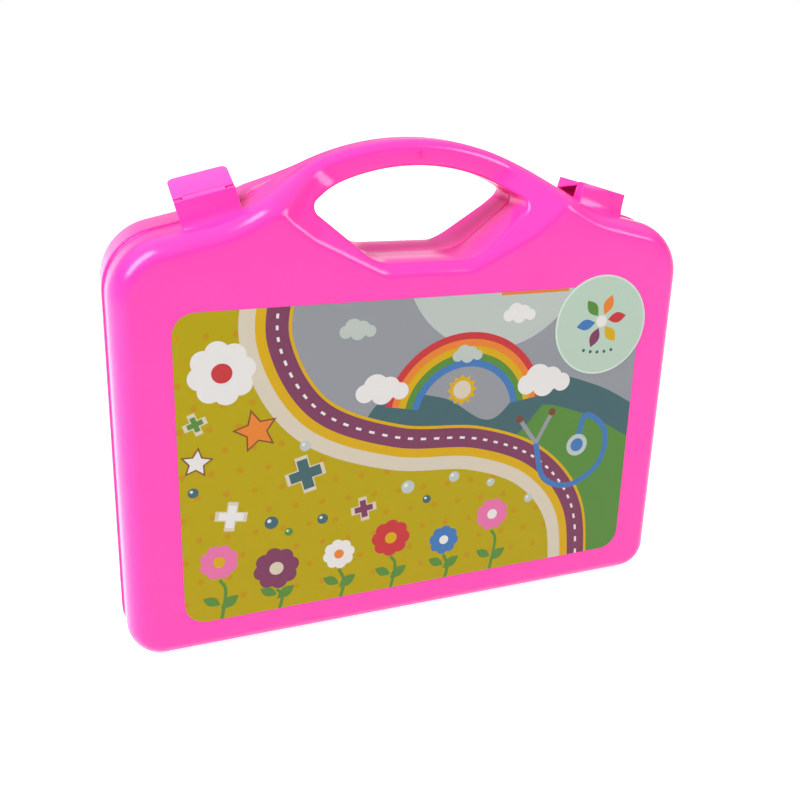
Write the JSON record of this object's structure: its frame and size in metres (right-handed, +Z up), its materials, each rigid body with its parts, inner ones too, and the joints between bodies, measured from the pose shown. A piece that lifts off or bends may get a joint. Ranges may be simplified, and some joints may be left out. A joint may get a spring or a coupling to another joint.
{
  "type": "toy doctor case",
  "caption": "Child's carry case: two hollow moulded half shells hinged along the foot, with an arched two-part handle, flap clips on the shoulders and printed stickers on the face.",
  "frame": {"origin": "centre of the case's footprint, on the surface that the foot stands on", "axes": "+X along the case's width, to the right when its labelled face is seen; -Y out of the labelled face; +Z up towards the handle"},
  "size_m": [0.2764, 0.0644, 0.2325],
  "materials": {
    "shell_pink": "glossy injection-moulded polypropylene, hot pink",
    "clip_pink": "glossy injection-moulded polypropylene, slightly paler pink",
    "pin_steel": "drawn steel wire",
    "label_film": "printed and laminated paper label",
    "sticker_film": "printed and laminated round label"
  },
  "bodies": {
    "back_half": {"back_shell": "shell_pink", "hinge_pin_left": "pin_steel", "hinge_pin_right": "pin_steel"},
    "front_half": {"front_shell": "shell_pink", "front_label": "label_film", "round_sticker": "sticker_film"},
    "flap_left": {"clip_left": "clip_pink"},
    "flap_right": {"clip_right": "clip_pink"}
  },
  "joints": [
    {"name": "case_opens", "type": "hinge", "parent": "back_half", "child": "front_half", "pos_m": [0, -0.0033, 0.0032], "axis": [1, 0, 0], "range_deg": [0, 135]},
    {"name": "left_clip_turns", "type": "hinge", "parent": "front_half", "child": "flap_left", "pos_m": [-0.09546, -0.01351, 0.20812], "axis": [0.9636, -0.0698, 0.2582], "range_deg": [-19, 76]},
    {"name": "right_clip_turns", "type": "hinge", "parent": "front_half", "child": "flap_right", "pos_m": [0.09546, -0.01351, 0.20812], "axis": [0.9636, 0.0698, -0.2582], "range_deg": [0, 95]}
  ]
}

----------------------------------------

## What is asked
Set down the material above again, word for word.

## Response to this task
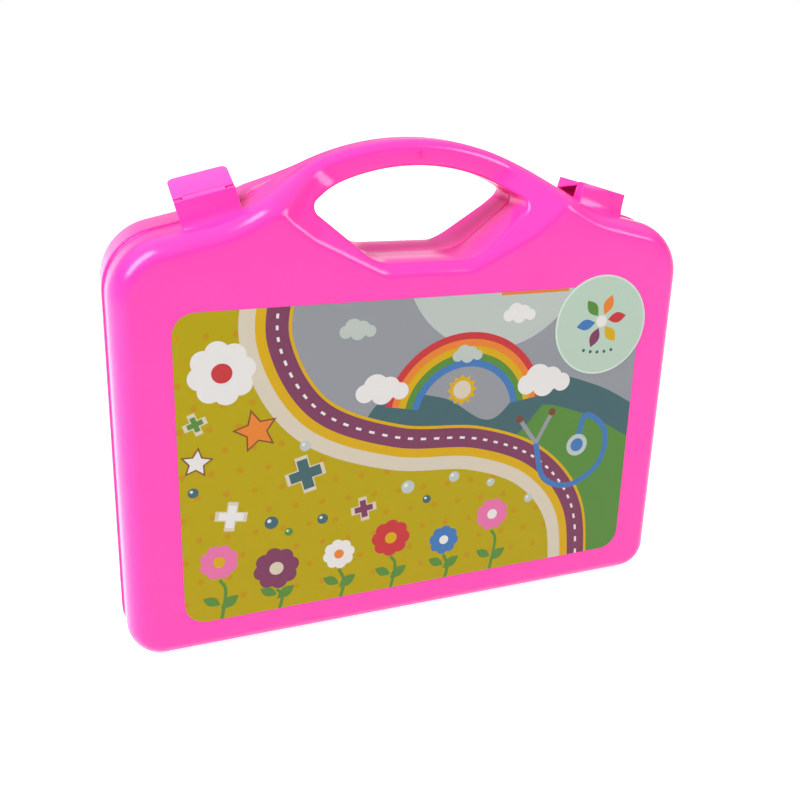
Write the JSON record of this object's structure: its frame and size in metres (right-handed, +Z up), its materials, each rigid body with its parts, inner ones too, and the joints between bodies, measured from the pose shown. A piece that lifts off or bends may get a joint. Ranges may be simplified, and some joints may be left out. A joint may get a spring or a coupling to another joint.
{
  "type": "toy doctor case",
  "caption": "Child's carry case: two hollow moulded half shells hinged along the foot, with an arched two-part handle, flap clips on the shoulders and printed stickers on the face.",
  "frame": {"origin": "centre of the case's footprint, on the surface that the foot stands on", "axes": "+X along the case's width, to the right when its labelled face is seen; -Y out of the labelled face; +Z up towards the handle"},
  "size_m": [0.2764, 0.0644, 0.2325],
  "materials": {
    "shell_pink": "glossy injection-moulded polypropylene, hot pink",
    "clip_pink": "glossy injection-moulded polypropylene, slightly paler pink",
    "pin_steel": "drawn steel wire",
    "label_film": "printed and laminated paper label",
    "sticker_film": "printed and laminated round label"
  },
  "bodies": {
    "back_half": {"back_shell": "shell_pink", "hinge_pin_left": "pin_steel", "hinge_pin_right": "pin_steel"},
    "front_half": {"front_shell": "shell_pink", "front_label": "label_film", "round_sticker": "sticker_film"},
    "flap_left": {"clip_left": "clip_pink"},
    "flap_right": {"clip_right": "clip_pink"}
  },
  "joints": [
    {"name": "case_opens", "type": "hinge", "parent": "back_half", "child": "front_half", "pos_m": [0, -0.0033, 0.0032], "axis": [1, 0, 0], "range_deg": [0, 135]},
    {"name": "left_clip_turns", "type": "hinge", "parent": "front_half", "child": "flap_left", "pos_m": [-0.09546, -0.01351, 0.20812], "axis": [0.9636, -0.0698, 0.2582], "range_deg": [-19, 76]},
    {"name": "right_clip_turns", "type": "hinge", "parent": "front_half", "child": "flap_right", "pos_m": [0.09546, -0.01351, 0.20812], "axis": [0.9636, 0.0698, -0.2582], "range_deg": [0, 95]}
  ]
}